By October 2014, an increasing number of Americans seeking to dine out led to an unexpected improvement in the U.S. job market. Here, after having seen absolutely no sustained improvement in their employment numbers since October 2009, the number of employed teens between the ages of 16 and 19 in the U.S. suddenly increased by 266,000. Employers, predominantly in food and drinking service-related businesses, had finally responded to the increased demand they were seeing by adding U.S. teens in large numbers to their payrolls for the first time in years.
That improvement was not a one-time statistical outlier. The job gains of teens were sustained in November 2014.
So it would appear that falling oil prices have indeed been unambiguously good for around 266,000 U.S. teens who began collecting their first real paychecks in October 2014.
But as we noted at the very beginning of this post, where people live and the government policies that are enforced there matters quite a lot in determining who gets to benefit from something as apparently ambiguously good for Americans as falling oil prices.
That brings us to California.
According to the U.S. Census Bureau's population estimates, in 2013 there were 17,011,519 Americans between Age 16 and Age 19 in the entire United States. Of these, 2,143,455 live in California. Californians between the ages of 16 and 19 then represent 12.6% of the entire population of working age teens in the United States, or just over 1 out of every 8.
What percentage of the 266,000 American teens who benefited from becoming employed do you suppose are working in California?
If we go by simple statistics, we would expect that number would be equal to one-eighth of the entire increase in the number of working teenagers in the U.S., or 33,250.
According to the California's Employment Development Department, the actual number rounds to 3,000.
It's like the proverbial dog that didn't bark.
What are the odds of that?
Because the numbers exceed the capability of our own tool for doing the math, to answer that question, we turned to VassarStats' binomial probabilities calculator and entered the following values for n (266,000, the number of newly employed teens), k (3,000, the number of newly employed teens in California) and p (.126, the decimal equivalent of the percentage of the U.S. teen population represented by California's working age teens.)
The probability of counting 3,000 newly employed teens (or less) in California with respect to the actual population distribution of U.S. working age teenagers is less than 0.0001% (or <0.000001 as reported by the calculator). Or if you prefer, the odds of that outcome happening by chance are less than one in a million.
That result tells us that something has gone specifically and unambiguously wrong in California's job market for teens.
It occurs to us that we have an interesting natural experiment to consider in determining what exactly has gone specifically and unambiguously wrong for California's job-seeking teens.

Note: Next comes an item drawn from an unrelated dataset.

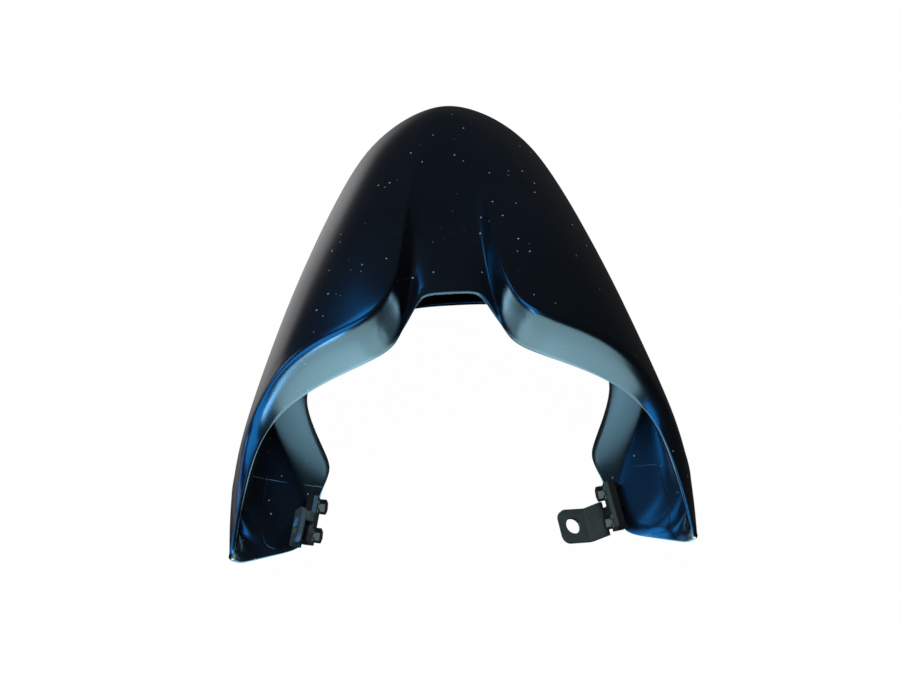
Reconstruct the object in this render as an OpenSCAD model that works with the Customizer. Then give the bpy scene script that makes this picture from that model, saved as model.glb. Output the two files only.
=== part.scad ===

Here, we know exactly when the environment that led to the large improvement in teen employment across the rest of the United States changed, and that the thing that caused the improvement has continued to act to the unambiguous benefit of all Americans across the country.
But not for teens in California. Something had to change just in California during the same period of time that teens in every other state in the nation were benefitting that would put teens in California at a relative disadvantage compared to their fellow American peers in their own state's job market.
And as it happens, we know exactly what changed to lead employers in California, and nowhere else, to bypass teens for consideration for the kind of low-wage jobs that the direct peers of these least educated, least skilled and least experienced members of the U.S. labor force were suddenly finding at the largest numbers seen in years elsewhere in the nation.
Unlike every other state in the United States, California increased its minimum wage on 1 July 2014, just as the employment situation was about to improve across the entire country thanks to falling oil and fuel prices. No other state has likewise implemented an increase in their minimum wages during this period.
By arbitrarily increasing their minimum wage from $8.00 to $9.00 per hour in July 2014, California's politicians effectively jerked away the prospect of finding employment from its job-seeking teen population at a time when it would have its best chance at doing so in years, while also damaging their prospects for increased future earnings. All by making it too costly for the state's employers to employ them profitably.
How many of California's teens missed out on the opportunity of getting their first job during this time? After dividing 263,000 (October 2014's increase in teen employment minus the number attributed to California's teens) by .874 (87.4% is the percentage of U.S. teens who live outside of California), we find that if California had punched its own age demographic weight as did the rest of the country, teen employment in the U.S. would have increased by 300,915, as California would have added approximately 37,915 teen jobs to its employment totals.
Instead, the state came up some 34,915 jobs short. Just for its own teens.
It's not an accident that the New York Times is proclaiming that the economic recovery has finally spread to the middle class after having been historically terrible for so long. In finally providing enough "oomph" to create jobs for the least educated, least skilled and least experienced members of the U.S. civilian labor force, falling oil prices has indeed been unambiguously good for nearly all Americans, but especially the middle class families to which the vast majority of these newly working teens belong.
But not for middle class families in California, where the kind of government policies that are enforced there are keeping the very real economic recovery now occurring in every other part of the U.S. beyond their reach.
Just like jobs for California's teens. Just by keeping jobs away from California's teens.